Other possible barriers to better results—financial and otherwise—included the sheer burden of reporting, the lack of interoperability of health information technology systems, and the “limited actionability of data feedback,” the report said.

Still, researchers highlighted several hopeful findings.

By the final year of the program, CPC groups provided more timely follow-ups with patients after their emergency department (ED) visits or discharges from the hospital than occurred in comparison groups.

CPC groups also slowed the growth in their patients’ ED visits and hospitalizations by 2 percent each compared to their peers. CPC changes did not appreciably worsen (but neither did they improve) physician or patient experiences, or practice performance on several quality measures, such as frequency of eye exams and tests measuring HbA1c and urinary protein levels.

CPC+ Impacts

The collaboration between CMS and private payers, initiated under CPC, should pay greater dividends moving forward with its successor, CPC+, Peikes said.

“It’s almost a revolution for CMS to sit down with a bunch of other payers and align on payments, data sharing, and care delivery requirements,” she said. “In CPC+, they’re pushing to align on quality measurement. The more aligned the signal and the higher percentage of patients involved, the stronger the signal.”

At the start, CPC practices were saddled with software tested and certified to meet the Department of Health and Human Services’ (HHS’s) rudimentary 2011 Edition criteria, which didn’t match well with the population health, interoperability, and customer relationship management functions that CPC practices needed. The result was predictable complaints from CPC providers about IT barriers.

CPC+ has addressed some of those complaints, according to David Dorr, MD, chief research information officer and a professor of informatics at Oregon Health & Science University. 

In 2017, 87 percent of practices in CPC+ could access data about their patients’ hospital admissions, discharges, and transfers within one day of occurrence, according to a four-page, “Year in Review” of the program by the CMS. Eighty-five percent of PCP+ practices had IT systems that helped groups with patient risk stratification, the agency claimed. 
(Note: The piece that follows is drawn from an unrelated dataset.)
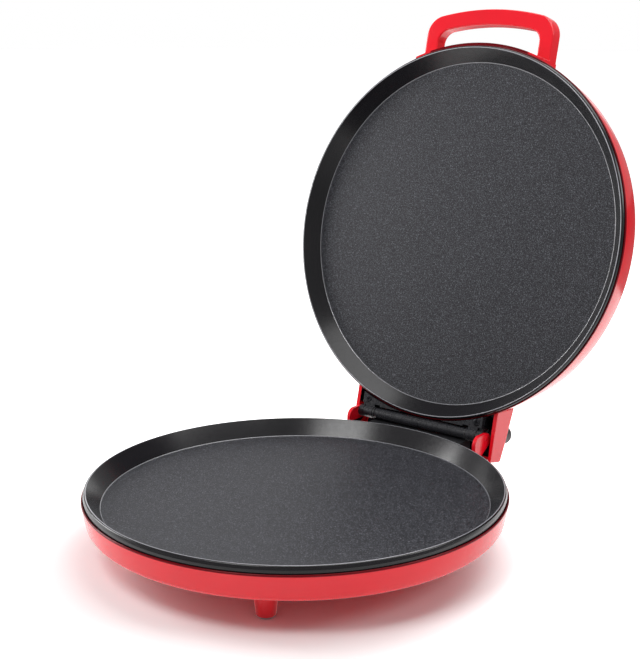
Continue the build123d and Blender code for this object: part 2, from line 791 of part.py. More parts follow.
plate_edge_y = hinge_y - plate_edge_outer
heel_y = hinge_y - cover_heel_s
slot_end_radius = (slot_outer - slot_inner) / 2
with BuildPart() as hinge_cover:
    add(cover_block(-cover_half_width, cover_half_width, 0))
    outer_edges = []
    for edge in hinge_cover.faces().filter_by(Axis.X).edges() + hinge_cover.edges().filter_by(Axis.X):
        middle = lid_rim.to_local_coords(edge.center())
        if middle.Z > cover_heel_t / 2 + axis_lift and middle.Y > plate_edge_y:
            outer_edges.append(edge)
    fillet(outer_edges, cover_edge)
    # Cheeks stand back from the face of the plate
    with BuildSketch(lid_rim.offset(plate_face_depth)):
        for side in (-1, 1):
            with Locations((side * cover_half_width, hinge_y)):
                Rectangle(2 * (cover_half_width - slot_inner), hinge_y / 2)
    extrude(amount=cover_front_t + axis_lift - plate_face_depth, mode=Mode.SUBTRACT)
    # Hollow that the barrels, knuckles and ears turn in, open to the front and at the heel
    with BuildSketch(lid_rim.offset(-cover_wall)):
        with BuildLine():
            Polyline(
                (-cover_half_width + cheek_heel, heel_y + cover_run_out),
                (cover_half_width - cheek_heel, heel_y + cover_run_out),
                (slot_outer, plate_edge_y),
                (-slot_outer, plate_edge_y),
                close=True,
            )
        make_face()
        for side in (-1, 1):
            slot_x = side * (slot_inner + slot_outer) / 2
            with Locations((slot_x, hinge_y - slot_top_s / 2)):
                Rectangle(2 * slot_end_radius, slot_top_s - 2 * slot_end_radius)
            with Locations((slot_x, hinge_y - slot_top_s + slot_end_radius)):
                Circle(slot_end_radius)
    hollow = extrude(amount=2 * cover_top_t, mode=Mode.PRIVATE)
    heel_run = cover_wall + cover_run_out
    hollow = hollow & cover_block(-cover_half_width, cover_half_width, cover_wall, heel_run)
    add(hollow, mode=Mode.SUBTRACT)
    add(lid_bowl(seat_gap, rise=cut_run), mode=Mode.SUBTRACT)
    for side in (-1, 1):
        with BuildSketch(place(lid_rim, side * plate_screw_x, hinge_y - plate_screw_s, plate_back_depth)):
            Circle(thread_radius)
        extrude(amount=plate_screw_length, mode=Mode.SUBTRACT)
    with BuildSketch(place(lid_rim, gland_x, hinge_y - gland_s, cover_heel_t / 2 + axis_lift)):
        Circle(gland_neck_radius + thread_clearance)
    extrude(amount=cover_top_t, mode=Mode.SUBTRACT)
save(hinge_cover, "hinge_cover")

for side, word in ((-1, "left"), (1, "right")):
    knuckle_low = min(side * knuckle_start, side * knuckle_end)
    knuckle_length = knuckle_end - knuckle_start
    screw_face = place(lid_rim, side * plate_screw_x, hinge_y - plate_screw_s, plate_face_depth)
    with BuildPart() as hinge_plate:
        with BuildSketch(lid_rim.offset(plate_face_depth)):
            with Locations((side * plate_half_width / 2, plate_edge_y)):
                Rectangle(plate_half_width, plate_run, align=(Align.CENTER, Align.MAX))
            with Locations((side * plate_middle_half_width / 2, hinge_y - plate_edge_middle)):
                Rectangle(plate_middle_half_width, plate_run, align=(Align.CENTER, Align.MAX))
            # Web of the knuckle
            with Locations((side * (knuckle_start + knuckle_end) / 2, hinge_y)):
                Rectangle(knuckle_length, plate_run, align=(Align.CENTER, Align.MAX))
        extrude(amount=plate_thickness)
        add(lid_bowl(plate_rim_gap, rise=cut_run), mode=Mode.SUBTRACT)
        with BuildSketch(Plane.YZ.offset(knuckle_low)):
            with Locations((hinge_y, hinge_z)):
                Circle(knuckle_radius)
        extrude(amount=knuckle_length)
        with BuildSketch(Plane.YZ.offset(knuckle_low)):
            with Locations((hinge_y, hinge_z)):
                Circle(pin_radius + running_fit)
        extrude(amount=knuckle_length, mode=Mode.SUBTRACT)
        with BuildSketch(screw_face):
            Circle(screw_head_radius + thread_clearance)
        extrude(amount=plate_screw_sink, mode=Mode.SUBTRACT)
        with BuildSketch(screw_face):
            Circle(clear_hole_radius)
        extrude(amount=plate_thickness, mode=Mode.SUBTRACT)
    save(hinge_plate, f"hinge_plate_{word}")
    save(screw(screw_face.offset(plate_screw_sink), plate_screw_length), f"plate_screw_{word}")

with BuildPart() as cord_gland:
    gland_from = cover_knee_t + axis_lift
    with BuildSketch(place(lid_rim, gland_x, hinge_y - gland_s, gland_from - cover_wall)):
        Circle(gland_radius)
    extrude(amount=gland_reach + cover_wall)
    fillet(cord_gland.edges().sort_by(Axis(lid_rim.origin, lid_rim.z_dir))[-1], gland_edge)
    add(cover_block(-cover_half_width, cover_half_width, -seat_gap), mode=Mode.SUBTRACT)
    with BuildSketch(place(lid_rim, gland_x, hinge_y - gland_s, gland_from - cover_wall - gland_inside)):
        Circle(gland_neck_radius)
    extrude(amount=gland_inside + cover_wall + gland_reach / 2)
    with BuildSketch(place(lid_rim, gland_x, hinge_y - gland_s, 0)):
        Circle(gland_bore_radius)
    extrude(amount=lid_rim_radius / 2, mode=Mode.SUBTRACT)
save(cord_gland, "cord_gland")

# Lamps in the crown of the lid, near the handle
crown_drop = lid_crown_rise * (lens_y / lid_shoulder_radius) ** 2
lens_seat = lid_crown_depth - crown_drop - shell_sheet - lens_gap
for word, x in lens_places.items():
    with BuildPart() as lens:
        with BuildSketch(place(lid_rim, x, lens_y, lens_seat - lens_flange_sheet)):
            Circle(lens_radius + lens_flange)
        extrude(amount=lens_flange_sheet)
        with BuildSketch(place(lid_rim, x, lens_y, lens_seat)):
            Circle(lens_radius)
        extrude(amount=lens_gap + shell_sheet + lens_stand)
        fillet(lens.edges().sort_by(Axis(lid_rim.origin, lid_rim.z_dir))[-1], lens_edge)
    save(lens, f"{word}_lens")

with BuildPart() as lamp_holder:
    with BuildSketch(place(lid_rim, 0, lens_y, lens_seat - lens_flange_sheet - lamp_holder_height)):
        RectangleRounded(lens_spread + 4 * lens_radius, 4 * lens_radius, lamp_holder_corner)
    extrude(amount=lamp_holder_height)
save(lamp_holder, "lamp_holder")

with BuildPart() as thermostat:
    with BuildSketch(lid_rim.offset(floor_back)):
        Circle(thermostat_radius)
    extrude(amount=thermostat_height)
    with BuildSketch(lid_rim.offset(floor_back + thermostat_height)):
        Rectangle(thermostat_tab_length, thermostat_tab_width)
    extrude(amount=thermostat_tab_sheet)
save(thermostat, "thermostat")

with BuildPart() as thermal_fuse:
    with BuildSketch(place(lid_rim, fuse_x, fuse_y, shield_back + fuse_radius, (0, 90, 0))):
        Circle(fuse_radius)
    extrude(amount=fuse_length)
save(thermal_fuse, "thermal_fuse")

terminal_block(place(lid_rim, 0, lid_terminal_y, shield_back), 4, "lid_terminal_block")
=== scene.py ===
import json
import math

import bmesh
import bpy
from mathutils import Matrix, Vector


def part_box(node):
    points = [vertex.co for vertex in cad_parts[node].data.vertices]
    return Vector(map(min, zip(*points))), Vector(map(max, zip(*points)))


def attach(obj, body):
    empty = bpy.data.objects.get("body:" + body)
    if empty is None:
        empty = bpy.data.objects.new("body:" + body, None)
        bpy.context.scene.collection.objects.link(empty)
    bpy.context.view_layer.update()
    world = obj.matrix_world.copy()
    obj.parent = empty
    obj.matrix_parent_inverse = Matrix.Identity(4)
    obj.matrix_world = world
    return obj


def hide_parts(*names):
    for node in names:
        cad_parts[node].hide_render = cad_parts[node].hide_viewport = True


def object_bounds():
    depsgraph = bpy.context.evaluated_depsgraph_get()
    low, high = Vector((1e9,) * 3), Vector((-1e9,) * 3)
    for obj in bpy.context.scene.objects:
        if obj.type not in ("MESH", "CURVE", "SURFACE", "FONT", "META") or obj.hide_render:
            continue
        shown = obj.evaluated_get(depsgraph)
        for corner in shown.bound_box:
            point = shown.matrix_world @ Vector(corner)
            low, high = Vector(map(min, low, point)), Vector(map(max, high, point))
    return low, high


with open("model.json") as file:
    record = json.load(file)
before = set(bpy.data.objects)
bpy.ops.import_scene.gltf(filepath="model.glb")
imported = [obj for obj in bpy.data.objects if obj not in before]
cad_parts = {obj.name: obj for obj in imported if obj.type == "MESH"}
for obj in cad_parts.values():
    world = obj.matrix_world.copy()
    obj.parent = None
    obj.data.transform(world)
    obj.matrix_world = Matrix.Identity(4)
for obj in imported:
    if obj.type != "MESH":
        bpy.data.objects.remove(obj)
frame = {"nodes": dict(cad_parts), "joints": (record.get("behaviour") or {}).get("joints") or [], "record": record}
cad_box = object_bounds()
nodes = frame["nodes"]
hinge = frame["joints"][0]

# The open lid: one direction runs from the hinge line to the lid's centre, the other out of its back
HINGE = Vector(hinge["pos_m"])
OPEN_ANGLE = math.radians(hinge["range_deg"][1])
ALONG_LID = Vector((0, -math.cos(OPEN_ANGLE), math.sin(OPEN_ANGLE)))
OUT_OF_LID = Vector((0, math.sin(OPEN_ANGLE), math.cos(OPEN_ANGLE)))
ACROSS = Vector((1, 0, 0))
BACK = Vector((0, 1, 0))
UP = Vector((0, 0, 1))

# Pan sizes, in metres
MM = 0.001
CREST_RADIUS = 165.0 * MM
FLOOR_RADIUS = 154.2 * MM
PAN_DEPTH = 14.2 * MM
PAN_SHEET = 2.0 * MM
LIP_DROP = 2.3 * MM
LIP_INSET = 0.02 * MM
SKIRT_SHEET = 1.2 * MM
BASE_SKIRT_DEPTH = 8.0 * MM
LID_SKIRT_DEPTH = 10.0 * MM
LID_SKIRT_STEP = 1.2 * MM
AXIS_LIFT = 3.06 * MM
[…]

“CPC+ has a lot more emphasis on getting the right information in front of the right people, either through HIE [health information exchange] or their local system,” Dorr said. To do it, CMS extracted commitments from “a long list” of EHR vendors, which pledged to configure their systems to meet the technical challenges posed by the program, he said.
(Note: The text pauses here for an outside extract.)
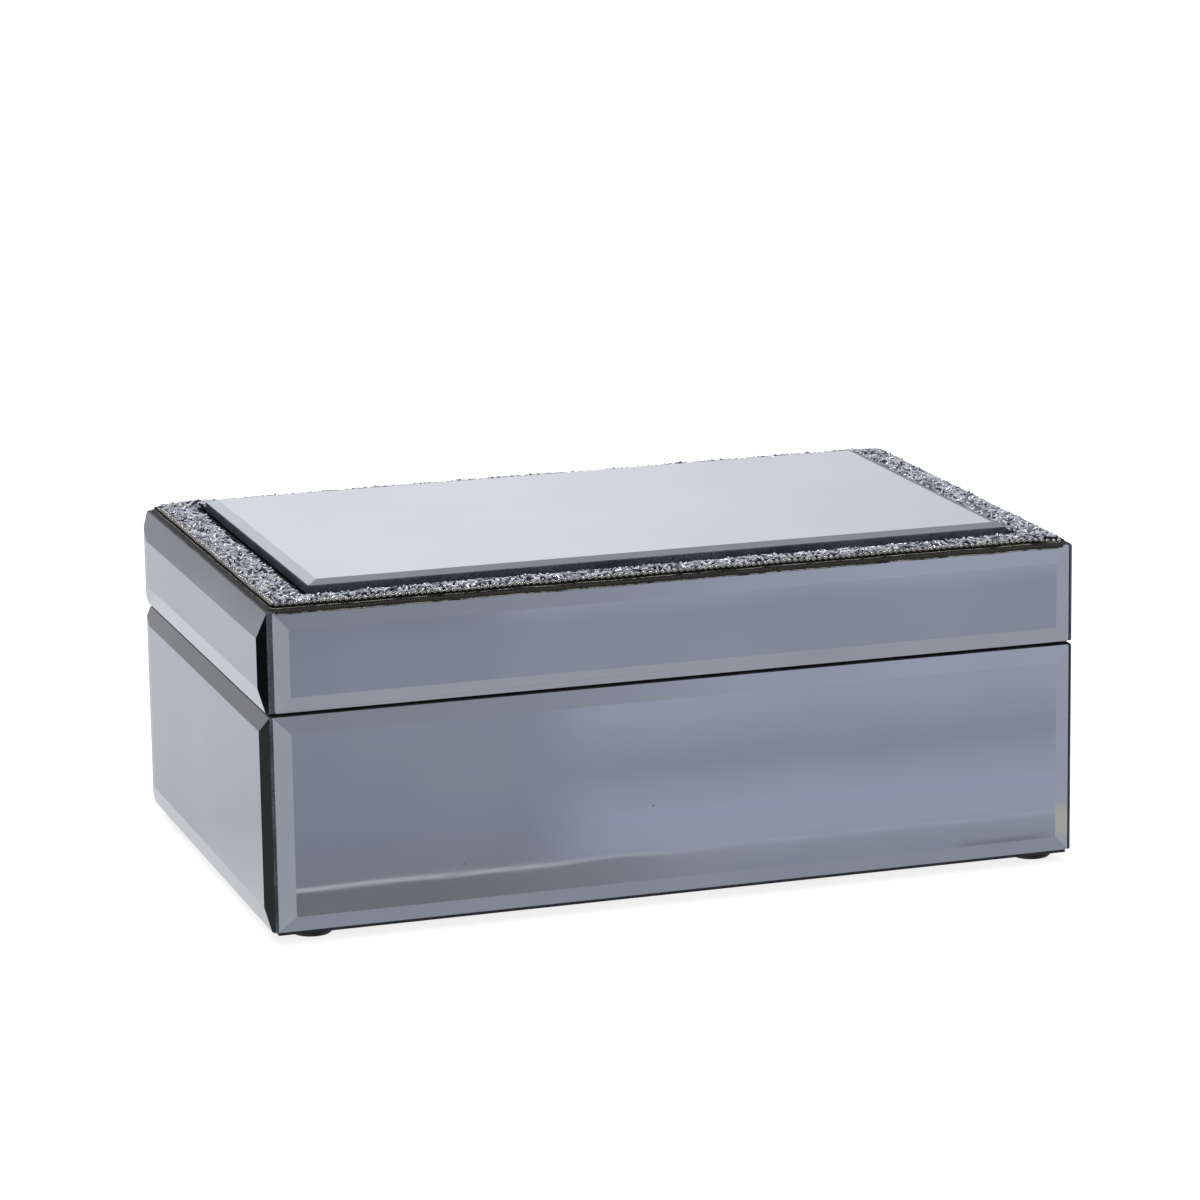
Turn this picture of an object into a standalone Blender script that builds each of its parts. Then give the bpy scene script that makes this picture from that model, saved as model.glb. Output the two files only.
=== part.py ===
"""Trinket box clad in bevelled mirror glass, with a hinged lid.

The carcass is fibreboard: four walls on a bottom board, and a shallow lid of the same make.  Bevelled mirrors
cover all eight sides, a thicker-edged mirror plate stands on the lid, and a tape of crushed crystal with a bead
chain runs round it.  The lid turns on two butt hinges whose heels stop it a little past upright.

Frame: +X to the right, -Y towards the front, +Z up, origin on the floor under the middle of the box.  Metres.
"""

import math

import bmesh
import bpy
from mathutils import Matrix, Vector

# Overall
WIDTH = 0.2500              # over the faces of the side mirrors
DEPTH = 0.1560              # over the faces of the front and back mirrors
GAP = 0.0002                # glue line between two neighbouring pieces

# Mirror glass
GLASS = 0.0038              # nominal 4 mm float glass
BEVEL_WIDTH = 0.0050
BEVEL_DROP = 0.0021         # how far the ground bevel falls away
BASE_GLASS_HEIGHT = 0.0634
LID_GLASS_HEIGHT = 0.0293
LID_JOINT = 0.0014          # slot between the base mirrors and the lid mirrors

# Fibreboard
WALL = 0.0080
BOTTOM_BOARD = 0.0040
TOP_BOARD = 0.0050
RIM_CLEARANCE = 0.0003      # between the two rims when the lid is down

# Underside
FOOT_RADIUS = 0.0062
FOOT_HEIGHT = 0.0024
FOOT_INSET = 0.0125         # foot centre to the front and back faces
FOOT_X = {"left": -0.1098, "right": 0.1145}    # stuck on by hand, so not quite even
FELT = 0.0008

# Lining
LINING = 0.0012             # velvet on card
FLOOR_PAD = 0.0025
LID_PAD = 0.0025
LINING_BELOW_RIM = 0.0010

# Crystal tape and the mirror plate on the lid
TAPE_BACKING = 0.0010
CRYSTAL_BED = 0.0010
BEAD_RADIUS = 0.00075
BEAD_LEDGE = 0.0018         # bare strip of backing that carries the bead chain
PLATE_SETBACK = 0.0010      # open channel between the tape and the plate
PLATE_MARGIN_X = 0.0176     # outer face of the box to the plate's edge
PLATE_MARGIN_Y = 0.0150
PLATE_BEVEL_WIDTH = 0.0034
PLATE_BEVEL_DROP = 0.0011
FOAM_TAPE = 0.0007
FOAM_INSET = 0.0040

# Hinges
HINGE_X = 0.0750            # each hinge's distance from the middle
HINGE_LENGTH = 0.0250
BARREL_RADIUS = 0.00175
PIN_RADIUS = 0.00075
BORE_RADIUS = 0.00083
LEAF = 0.0005
LEAF_REACH = 0.0105         # from the pin's axis to the leaf's far edge
LEAF_HALF_SLOT = 0.0001     # leaf face to the plane of the axis
CENTRE_KNUCKLE = 0.0094
KNUCKLE_SLOT = 0.0003
BARREL_CLEARANCE = 0.0003   # barrel to glass
MORTISE_PLAY = 0.00015
HEEL_TIP = 0.0030           # radius of the stop heels' outer edge
HEEL = 0.0006
HEEL_CLEAR = 0.0002
LID_HEEL_ANGLE = 50.0       # degrees above the horizontal, lid down
LID_OPENS = 100.0           # degrees to the stop
SCREW_X = 0.0080            # screw to the middle of its hinge
SCREW_HEAD_RADIUS = 0.00175
SCREW_HEAD = 0.0009
SCREW_SHANK_RADIUS = 0.00095
SCREW_LENGTH = 0.0075
PILOT_RADIUS = 0.00140
MERGE_INSET = 0.00003       # keeps faces of merged hinge pieces out of one plane

# Levels and planes that follow from those
BARREL_PROUD = BARREL_CLEARANCE + BARREL_RADIUS - BEVEL_DROP      # pin's axis behind the back mirror's face
HEEL_PROUD = HEEL_TIP * math.cos(math.radians(LID_HEEL_ANGLE)) + HEEL / 2 * math.sin(math.radians(LID_HEEL_ANGLE))
BEHIND = BARREL_PROUD + HEEL_PROUD                                # hinge standing out behind the box
FRONT_Y = -(DEPTH + BEHIND) / 2
BACK_Y = FRONT_Y + DEPTH
MID_Y = (FRONT_Y + BACK_Y) / 2
BOARD_X = WIDTH / 2 - GLASS - GAP                                 # outer faces of the fibreboard
BOARD_FRONT = FRONT_Y + GLASS + GAP
BOARD_BACK = BACK_Y - GLASS - GAP
FELT_Z = FOOT_HEIGHT + GAP
BASE_Z = FELT_Z + FELT + GAP
BASE_GLASS_TOP = BASE_Z + BASE_GLASS_HEIGHT
AXIS_Z = BASE_GLASS_TOP + LID_JOINT / 2
AXIS_Y = BACK_Y + BARREL_PROUD
LID_GLASS_Z = AXIS_Z + LID_JOINT / 2
LID_TOP_Z = LID_GLASS_Z + LID_GLASS_HEIGHT
BASE_RIM_Z = AXIS_Z - RIM_CLEARANCE / 2
LID_RIM_Z = AXIS_Z + RIM_CLEARANCE / 2
WALL_Z = BASE_Z + BOTTOM_BOARD + GAP
TOP_BOARD_Z = LID_TOP_Z - TOP_BOARD
INNER_X = BOARD_X - WALL
INNER_FRONT = BOARD_FRONT + WALL
INNER_BACK = BOARD_BACK - WALL
TAPE_Z = LID_TOP_Z + GAP
PLATE_Z = TAPE_Z + FOAM_TAPE + GAP
PLATE_X = WIDTH / 2 - PLATE_MARGIN_X
PLATE_FRONT = FRONT_Y + PLATE_MARGIN_Y
PLATE_BACK = BACK_Y - PLATE_MARGIN_Y

# name: (colour, roughness, metallic)
FINISHES = {
    "mirror": ((0.66, 0.70, 0.76), 0.03, 1.0),
    "board": ((0.03, 0.03, 0.03), 0.80, 0.0),
    "velvet": ((0.02, 0.02, 0.025), 0.95, 0.0),
    "felt": ((0.03, 0.03, 0.035), 0.95, 0.0),
    "foot": ((0.02, 0.02, 0.02), 0.45, 0.0),
    "crystal": ((0.60, 0.62, 0.68), 0.15, 0.3),
    "bead": ((0.45, 0.42, 0.36), 0.25, 1.0),
    "foam": ((0.02, 0.02, 0.02), 0.90, 0.0),
    "steel": ((0.62, 0.62, 0.62), 0.30, 1.0),
}


def clear_scene():
    for thing in list(bpy.data.objects):
        bpy.data.objects.remove(thing)


def make_material(name):
    colour, roughness, metallic = FINISHES[name]
    material = bpy.data.materials.new(name)
    material.use_nodes = True
    shader = material.node_tree.nodes["Principled BSDF"]
    shader.inputs["Base Color"].default_value = (*colour, 1.0)
    shader.inputs["Roughness"].default_value = roughness
    shader.inputs["Metallic"].default_value = metallic
    return material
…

As a result, “the health information technology has improved, but it’s not without issues,” Dorr said.

In both its review and a one-page financial sheet on CPC+ outcomes thus far, CMS made no mention of ROI. 

Barnett, the Harvard policy researcher, is unsure whether CPC+ will do any better at net cost reductions than its CPC predecessor did. And he’s okay with that.
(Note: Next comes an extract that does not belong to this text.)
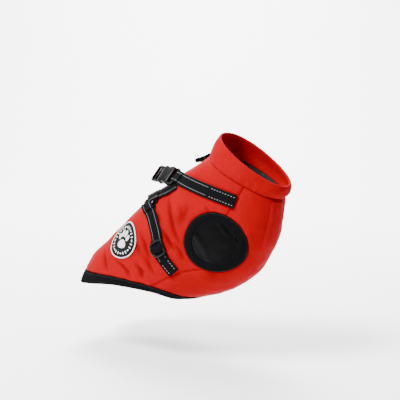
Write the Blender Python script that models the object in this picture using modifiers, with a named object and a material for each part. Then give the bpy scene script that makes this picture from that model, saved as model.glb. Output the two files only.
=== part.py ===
"""Dog coat: a padded vest with a stand collar, wide ribbed bindings and a built-in webbing harness.

The coat keeps the hollow form it has when it is worn: +X is towards the neck, +Y is the wearer's left
and +Z is up. The origin is on the inner face of the cloth, on the back line at the withers.
Tables and sizes are in millimetres and degrees; the meshes are in metres.

The body is one smooth skin. A point of it is named by two numbers: `row`, from 0 at the hem to 1 at
the neck seam, and `angle`, from 0 on the back line to 180 on the chest line, minus on the wearer's
right. Every panel, binding, strap and badge is made from points of that skin, moved out or in.
"""

import math

import bmesh
import bpy
import numpy as np
from mathutils import Matrix, Vector

MM = 0.001
RIGHT, LEFT = -1, 1
SIDES = {RIGHT: "right", LEFT: "left"}

# ---------------------------------------------------------------- driving sizes
CLOTH_WALL = 3.0            # padded cloth: shell, thin wadding and inner face
COLLAR_WALL = 4.0           # the collar is folded double
BINDING_WALL = 3.4          # ribbed band round each raw edge
BINDING_CROWN = 1.0         # how far the middle of a band stands above its edges
ARMHOLE_BAND = 10.8         # width of the band round an armhole, seen from the side
HEM_BAND = 0.066            # width of the band round the hem, in rows
SEAM_GAP = 0.8              # clearance between pieces that are sewn together
LIE_ON = 0.8                # clearance between the cloth and what lies on it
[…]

“I’d like to move the goal posts away from, ‘If we’re not saving more money, we’re a failure,’” Barnett said. “We’ve sold that as the primary outcome, and I don’t think it’s going to happen. We’ve tried too many things that didn’t work. Can we do practice transformation that doesn’t cost more, but improves quality of care? That’s still a big win.”

While CMS is betting a bundle on CPC+—the program involves 2,876 primary care practices, five times more than in CPC, and CMS paid out $518 million in the first year, 2017, which is more than it did in four years with CPC—the agency already is looking beyond CPC+ for payment model ideas.

The Center for Medicare & Medicaid Innovation continues to solicit models for primary care, Dorr said. “We’re still in an area where people are trying to figure out the best approach,” he said.

Someday, some way, we’ll get the balance of incentives and savings right, Barnett said.

“Culture change is so hard; that’s why pay-for-performance has been so lackluster,” he said. “I’ll remain optimistic we’ll find the right set of models. For one reason, we have to change.”